Melchior Lussy, also known as Melchior Lussi (1529 – 14 November 1606), was a Swiss political leader, mercenary and diplomat who represented the Catholic cantons of Switzerland at the Council of Trento. He was the most powerful Swiss statesman of the second half of the 16th century, along with Ludwig Pfyffer von Altishofen, and a leading figure of the Counter-Reformation in Switzerland.

==Biography==
Lussy was born in 1529 in Stans, in the canton of Nidwalden, the son of Johann Lussy, Vogt of the Engelberg valley. He belonged to a family of magistrates, originally from Beckenried, that had moved to Stans around 1500. After studying at the convent school of Engelberg, Lussy learned Italian with his uncle Peter Lussy, Landvogt of Bellinzona, and became an interpreter to the Landvogt of Locarno. He served as the head clerk of Nidwalden from 1551 to 1555. In 1554, Lussy entered French service as chief field clerk, and later commanded Swiss mercenaries in the pope's service that were defeated near Paliano in 1557, during the Italian War of 1551–1559.

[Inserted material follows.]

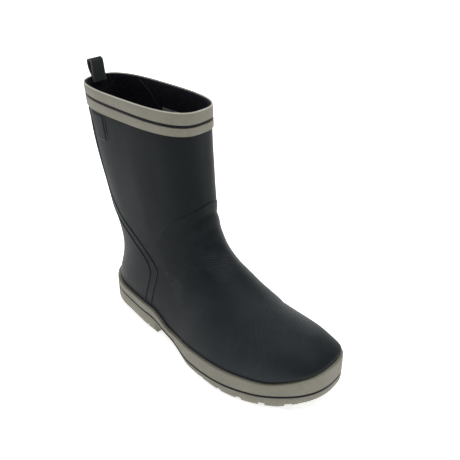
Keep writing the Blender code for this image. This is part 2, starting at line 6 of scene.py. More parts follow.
import bpy
import numpy as np
from mathutils import Matrix, Vector


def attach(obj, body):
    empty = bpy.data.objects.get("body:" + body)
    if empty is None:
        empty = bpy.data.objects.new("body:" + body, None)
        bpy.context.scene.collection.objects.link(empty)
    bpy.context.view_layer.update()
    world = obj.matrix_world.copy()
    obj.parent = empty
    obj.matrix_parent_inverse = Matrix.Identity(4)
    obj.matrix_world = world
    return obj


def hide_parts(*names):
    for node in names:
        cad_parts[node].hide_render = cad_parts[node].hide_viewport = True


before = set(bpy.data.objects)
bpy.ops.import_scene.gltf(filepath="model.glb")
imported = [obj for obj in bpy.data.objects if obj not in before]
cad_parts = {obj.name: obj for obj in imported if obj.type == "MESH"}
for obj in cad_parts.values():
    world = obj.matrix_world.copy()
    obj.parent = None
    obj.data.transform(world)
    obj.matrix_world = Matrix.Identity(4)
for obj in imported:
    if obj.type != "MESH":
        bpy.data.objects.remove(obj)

MM = 0.001
LENGTH = 292.0 * MM        # heel to toe, outside of the upper
BALL = 101.4 * MM          # width across the ball of the foot
HEIGHT = 270.0 * MM        # floor to the rim of the shaft
HEEL_TOP = 34.6 * MM       # floor to the top of the foxing at the heel
WALL = 2.2 * MM            # rubber and lining together
GAP = 0.35 * MM            # air left between neighbouring pieces
FOXING = 2.9 * MM          # thickness of the foxing strip
LINE_HALF = 0.9 * MM       # half height of the dark strip in the sole
TAPE = 1.2 * MM            # thickness of the collar tapes
TAPE_ENDS = (0.0, 11.2 * MM, 11.5 * MM, 14.0 * MM, 14.3 * MM, 23.0 * MM)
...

Lussy returned to Switzerland in 1558 and was appointed Landvogt of Bellinzona the same year. His friendship with Carlo Borromeo, future Archbishop of Milan, gave him access to influential circles in Northern Italy and led, in 1560, to the conclusion of a treaty with the Republic of Venice for the recruitment of Swiss mercenaries. Lussy gained prestige and wealth from his pension as a Swiss colonel in Venetian service. He bought Winkelriedhaus in Stans, which he turned into an impressive Renaissance residence, as well as other properties in Stans and Obbürgen. Lussy would also built in 1586 a manorial residence in Wolfenschiessen, called the "High House" (Hechhuis).

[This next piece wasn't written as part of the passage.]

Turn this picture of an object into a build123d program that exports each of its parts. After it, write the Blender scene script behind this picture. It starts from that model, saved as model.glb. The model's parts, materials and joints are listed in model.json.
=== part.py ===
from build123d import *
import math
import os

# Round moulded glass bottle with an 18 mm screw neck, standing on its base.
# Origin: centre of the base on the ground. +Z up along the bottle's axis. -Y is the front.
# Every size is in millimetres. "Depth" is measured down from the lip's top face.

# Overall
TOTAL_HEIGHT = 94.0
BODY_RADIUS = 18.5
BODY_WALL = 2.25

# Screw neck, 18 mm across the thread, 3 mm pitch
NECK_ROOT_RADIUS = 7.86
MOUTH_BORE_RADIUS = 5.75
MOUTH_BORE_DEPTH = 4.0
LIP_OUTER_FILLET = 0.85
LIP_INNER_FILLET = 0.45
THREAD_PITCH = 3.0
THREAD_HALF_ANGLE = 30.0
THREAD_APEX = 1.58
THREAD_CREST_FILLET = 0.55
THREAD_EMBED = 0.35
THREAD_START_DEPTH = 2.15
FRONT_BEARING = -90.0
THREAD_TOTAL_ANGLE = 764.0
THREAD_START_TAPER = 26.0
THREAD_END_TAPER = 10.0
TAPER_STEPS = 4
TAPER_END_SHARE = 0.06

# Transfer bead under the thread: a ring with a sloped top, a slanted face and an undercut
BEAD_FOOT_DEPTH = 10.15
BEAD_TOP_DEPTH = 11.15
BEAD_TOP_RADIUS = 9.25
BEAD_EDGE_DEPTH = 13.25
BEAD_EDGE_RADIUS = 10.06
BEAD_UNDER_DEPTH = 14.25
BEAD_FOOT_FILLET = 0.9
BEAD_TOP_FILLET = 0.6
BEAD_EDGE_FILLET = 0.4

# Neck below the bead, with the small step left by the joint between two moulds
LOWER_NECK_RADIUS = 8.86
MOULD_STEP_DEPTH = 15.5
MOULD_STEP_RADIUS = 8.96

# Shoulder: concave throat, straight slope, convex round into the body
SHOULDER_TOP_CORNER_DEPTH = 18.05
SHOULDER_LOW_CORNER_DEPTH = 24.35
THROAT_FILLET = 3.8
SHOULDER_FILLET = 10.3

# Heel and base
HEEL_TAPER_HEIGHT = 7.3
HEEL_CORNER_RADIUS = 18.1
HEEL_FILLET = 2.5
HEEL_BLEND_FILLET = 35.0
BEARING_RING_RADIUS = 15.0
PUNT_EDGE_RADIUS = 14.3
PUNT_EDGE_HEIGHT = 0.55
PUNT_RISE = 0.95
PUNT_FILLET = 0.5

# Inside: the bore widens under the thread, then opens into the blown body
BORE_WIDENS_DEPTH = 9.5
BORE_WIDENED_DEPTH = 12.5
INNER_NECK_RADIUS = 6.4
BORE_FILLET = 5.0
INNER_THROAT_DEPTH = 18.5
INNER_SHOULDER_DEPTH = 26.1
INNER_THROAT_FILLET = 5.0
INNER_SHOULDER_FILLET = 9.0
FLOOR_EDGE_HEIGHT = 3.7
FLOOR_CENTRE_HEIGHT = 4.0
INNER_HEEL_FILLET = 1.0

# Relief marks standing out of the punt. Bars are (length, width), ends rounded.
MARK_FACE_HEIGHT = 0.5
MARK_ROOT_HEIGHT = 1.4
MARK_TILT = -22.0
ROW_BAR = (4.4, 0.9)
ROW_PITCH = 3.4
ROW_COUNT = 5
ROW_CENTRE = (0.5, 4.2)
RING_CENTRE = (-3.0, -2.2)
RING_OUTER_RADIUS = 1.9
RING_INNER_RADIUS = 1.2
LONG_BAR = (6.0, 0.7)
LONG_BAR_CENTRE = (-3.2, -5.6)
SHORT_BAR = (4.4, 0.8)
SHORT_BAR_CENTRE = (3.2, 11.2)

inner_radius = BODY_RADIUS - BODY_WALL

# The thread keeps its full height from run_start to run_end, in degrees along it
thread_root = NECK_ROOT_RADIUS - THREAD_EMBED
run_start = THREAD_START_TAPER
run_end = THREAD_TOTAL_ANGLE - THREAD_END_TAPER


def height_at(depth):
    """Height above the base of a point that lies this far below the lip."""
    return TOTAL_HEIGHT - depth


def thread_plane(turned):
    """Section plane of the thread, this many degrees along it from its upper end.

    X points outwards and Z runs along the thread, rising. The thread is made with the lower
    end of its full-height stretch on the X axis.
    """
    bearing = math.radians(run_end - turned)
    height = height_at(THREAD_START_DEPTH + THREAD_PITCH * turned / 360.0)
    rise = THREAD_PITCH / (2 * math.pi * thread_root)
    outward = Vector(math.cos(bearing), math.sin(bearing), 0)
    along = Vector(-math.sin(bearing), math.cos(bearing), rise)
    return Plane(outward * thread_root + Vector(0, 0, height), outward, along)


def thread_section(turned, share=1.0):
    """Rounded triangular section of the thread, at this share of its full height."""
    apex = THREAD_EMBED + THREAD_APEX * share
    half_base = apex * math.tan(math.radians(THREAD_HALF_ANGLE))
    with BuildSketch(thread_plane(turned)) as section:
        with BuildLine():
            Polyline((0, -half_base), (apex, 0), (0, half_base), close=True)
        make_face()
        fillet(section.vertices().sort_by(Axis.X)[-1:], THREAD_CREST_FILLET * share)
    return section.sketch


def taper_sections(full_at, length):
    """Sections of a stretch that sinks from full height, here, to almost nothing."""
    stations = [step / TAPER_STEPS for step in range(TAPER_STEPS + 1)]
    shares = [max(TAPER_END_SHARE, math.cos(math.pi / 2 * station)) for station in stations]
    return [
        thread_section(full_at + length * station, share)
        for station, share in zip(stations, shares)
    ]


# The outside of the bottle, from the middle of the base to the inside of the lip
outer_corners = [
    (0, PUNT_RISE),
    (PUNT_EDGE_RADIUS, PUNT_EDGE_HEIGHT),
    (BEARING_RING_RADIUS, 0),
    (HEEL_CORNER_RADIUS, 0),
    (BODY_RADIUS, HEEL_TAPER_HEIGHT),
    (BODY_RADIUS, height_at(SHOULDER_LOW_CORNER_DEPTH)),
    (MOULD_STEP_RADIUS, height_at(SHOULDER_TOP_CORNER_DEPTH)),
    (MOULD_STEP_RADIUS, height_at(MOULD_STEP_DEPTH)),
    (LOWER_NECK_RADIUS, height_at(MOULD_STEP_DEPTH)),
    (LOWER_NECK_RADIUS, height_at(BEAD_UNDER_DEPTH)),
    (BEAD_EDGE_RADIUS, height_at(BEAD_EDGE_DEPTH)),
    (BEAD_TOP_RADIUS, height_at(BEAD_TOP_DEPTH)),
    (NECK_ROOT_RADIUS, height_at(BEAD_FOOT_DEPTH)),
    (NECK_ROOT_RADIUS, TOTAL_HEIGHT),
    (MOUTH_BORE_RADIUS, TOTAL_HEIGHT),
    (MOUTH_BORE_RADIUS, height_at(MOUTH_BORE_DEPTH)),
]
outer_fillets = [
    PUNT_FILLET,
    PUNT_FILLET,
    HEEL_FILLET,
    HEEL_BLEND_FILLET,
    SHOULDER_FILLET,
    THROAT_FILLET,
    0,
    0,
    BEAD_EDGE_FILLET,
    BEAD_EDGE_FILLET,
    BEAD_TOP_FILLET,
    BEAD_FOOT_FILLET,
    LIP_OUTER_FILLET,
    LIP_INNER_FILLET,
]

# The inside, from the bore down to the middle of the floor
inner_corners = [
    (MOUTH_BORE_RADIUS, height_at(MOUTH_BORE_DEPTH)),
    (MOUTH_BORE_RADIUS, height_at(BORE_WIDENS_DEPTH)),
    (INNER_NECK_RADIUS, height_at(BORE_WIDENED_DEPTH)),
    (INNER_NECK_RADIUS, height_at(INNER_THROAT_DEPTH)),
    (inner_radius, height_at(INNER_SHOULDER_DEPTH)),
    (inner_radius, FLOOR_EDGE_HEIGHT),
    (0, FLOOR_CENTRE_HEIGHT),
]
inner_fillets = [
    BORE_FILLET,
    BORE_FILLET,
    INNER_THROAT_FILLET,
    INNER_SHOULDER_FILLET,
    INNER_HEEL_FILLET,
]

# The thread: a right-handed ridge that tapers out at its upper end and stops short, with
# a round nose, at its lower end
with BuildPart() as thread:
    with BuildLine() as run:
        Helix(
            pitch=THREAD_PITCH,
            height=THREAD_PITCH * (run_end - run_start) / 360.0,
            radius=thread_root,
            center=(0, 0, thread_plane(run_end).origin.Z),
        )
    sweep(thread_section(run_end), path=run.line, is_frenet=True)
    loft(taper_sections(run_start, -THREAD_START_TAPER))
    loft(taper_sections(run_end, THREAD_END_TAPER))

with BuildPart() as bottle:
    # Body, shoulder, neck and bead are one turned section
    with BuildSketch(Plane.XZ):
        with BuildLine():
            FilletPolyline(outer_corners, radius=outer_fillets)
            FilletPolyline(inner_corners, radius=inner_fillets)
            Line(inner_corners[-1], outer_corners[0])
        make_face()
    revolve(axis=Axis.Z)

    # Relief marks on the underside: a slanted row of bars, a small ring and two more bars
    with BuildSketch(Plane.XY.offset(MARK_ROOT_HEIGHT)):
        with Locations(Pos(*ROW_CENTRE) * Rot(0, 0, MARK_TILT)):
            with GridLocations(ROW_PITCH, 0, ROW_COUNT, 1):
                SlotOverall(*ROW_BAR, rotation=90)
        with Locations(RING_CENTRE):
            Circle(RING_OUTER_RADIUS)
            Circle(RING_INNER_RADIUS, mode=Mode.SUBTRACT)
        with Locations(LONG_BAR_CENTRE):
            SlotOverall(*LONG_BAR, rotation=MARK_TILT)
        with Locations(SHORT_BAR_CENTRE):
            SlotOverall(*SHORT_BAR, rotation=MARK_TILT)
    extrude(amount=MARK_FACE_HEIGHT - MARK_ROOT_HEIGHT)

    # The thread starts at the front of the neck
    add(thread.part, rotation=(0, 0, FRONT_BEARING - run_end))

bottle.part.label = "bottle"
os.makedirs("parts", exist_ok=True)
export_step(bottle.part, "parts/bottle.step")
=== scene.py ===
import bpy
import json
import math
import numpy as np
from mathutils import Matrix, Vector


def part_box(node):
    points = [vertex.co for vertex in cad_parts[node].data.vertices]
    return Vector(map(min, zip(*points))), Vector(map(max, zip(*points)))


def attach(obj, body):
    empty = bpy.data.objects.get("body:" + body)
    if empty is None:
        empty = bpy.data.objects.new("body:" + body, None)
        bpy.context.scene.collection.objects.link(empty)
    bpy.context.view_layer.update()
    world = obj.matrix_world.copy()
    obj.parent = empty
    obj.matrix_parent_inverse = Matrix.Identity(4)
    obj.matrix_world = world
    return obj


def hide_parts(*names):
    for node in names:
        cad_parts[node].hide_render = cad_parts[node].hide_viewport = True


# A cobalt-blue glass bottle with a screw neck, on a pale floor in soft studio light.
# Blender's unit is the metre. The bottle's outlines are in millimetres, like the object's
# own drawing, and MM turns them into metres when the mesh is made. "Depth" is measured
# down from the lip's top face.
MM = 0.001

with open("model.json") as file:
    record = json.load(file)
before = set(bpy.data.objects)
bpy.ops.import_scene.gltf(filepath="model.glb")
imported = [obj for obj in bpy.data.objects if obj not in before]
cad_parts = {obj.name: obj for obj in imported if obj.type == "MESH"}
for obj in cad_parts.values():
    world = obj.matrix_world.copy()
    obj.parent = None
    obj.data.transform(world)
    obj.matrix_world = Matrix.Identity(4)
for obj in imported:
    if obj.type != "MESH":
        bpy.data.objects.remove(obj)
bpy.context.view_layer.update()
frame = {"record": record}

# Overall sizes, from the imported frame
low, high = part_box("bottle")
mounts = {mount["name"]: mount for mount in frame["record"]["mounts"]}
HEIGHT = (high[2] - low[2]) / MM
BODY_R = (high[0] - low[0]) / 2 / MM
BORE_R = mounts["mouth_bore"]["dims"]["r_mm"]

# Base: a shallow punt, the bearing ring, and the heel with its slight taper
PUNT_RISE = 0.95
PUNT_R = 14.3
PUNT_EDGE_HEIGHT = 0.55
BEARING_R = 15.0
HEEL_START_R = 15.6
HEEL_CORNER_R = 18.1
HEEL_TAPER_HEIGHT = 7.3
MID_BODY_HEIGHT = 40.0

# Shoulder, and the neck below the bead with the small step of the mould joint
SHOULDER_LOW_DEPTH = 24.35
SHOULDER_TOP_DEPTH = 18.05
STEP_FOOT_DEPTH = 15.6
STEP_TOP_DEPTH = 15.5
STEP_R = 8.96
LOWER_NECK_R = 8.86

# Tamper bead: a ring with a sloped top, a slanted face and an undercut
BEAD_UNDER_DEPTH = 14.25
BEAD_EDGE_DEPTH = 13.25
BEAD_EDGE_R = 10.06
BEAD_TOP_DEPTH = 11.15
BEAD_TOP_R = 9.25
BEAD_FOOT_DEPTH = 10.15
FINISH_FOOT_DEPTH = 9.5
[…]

In 1561, Lussy was elected Landamman of Nidwalden; he went on to serve eleven terms in this office until 1595. From 1562 to 1563, he was the envoy of the Catholic cantons to the Council of Trento. Lussy went on diplomatic missions to Paris in 1582, where he signed a Swiss alliance with France, Madrid in 1589, Savoy and Florence, and met several popes. He supported the Counter-Reformation by inviting Capuchins to Nidwalden and founding a convent in Stans in 1582. In his later years, Lussy considered leaving his functions and becoming a hermit, but was dissuaded by his wife and relatives. He went on pilgrimages to Jerusalem in 1583, where he was made a Knight of the Holy Sepulchre, and to Santiago de Compostela in 1590.

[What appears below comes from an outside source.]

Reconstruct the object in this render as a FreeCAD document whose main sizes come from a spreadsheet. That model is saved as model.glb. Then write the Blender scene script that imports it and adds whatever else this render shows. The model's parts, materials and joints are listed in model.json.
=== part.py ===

Lussy married four times: first Katharina Amlehn from Lucerne; second, Marie Cleopha zu Käs, also from Lucerne; third, Anna Auf der Maur from Schwyz; and fourth, Agatha Wingartner from Stans. He became the first Landeshauptmann of Obwalden and Nidwalden in 1593, but was forced to retire from politics in 1596 due to apoplexy. Lussy died in Stans on 14 November 1606.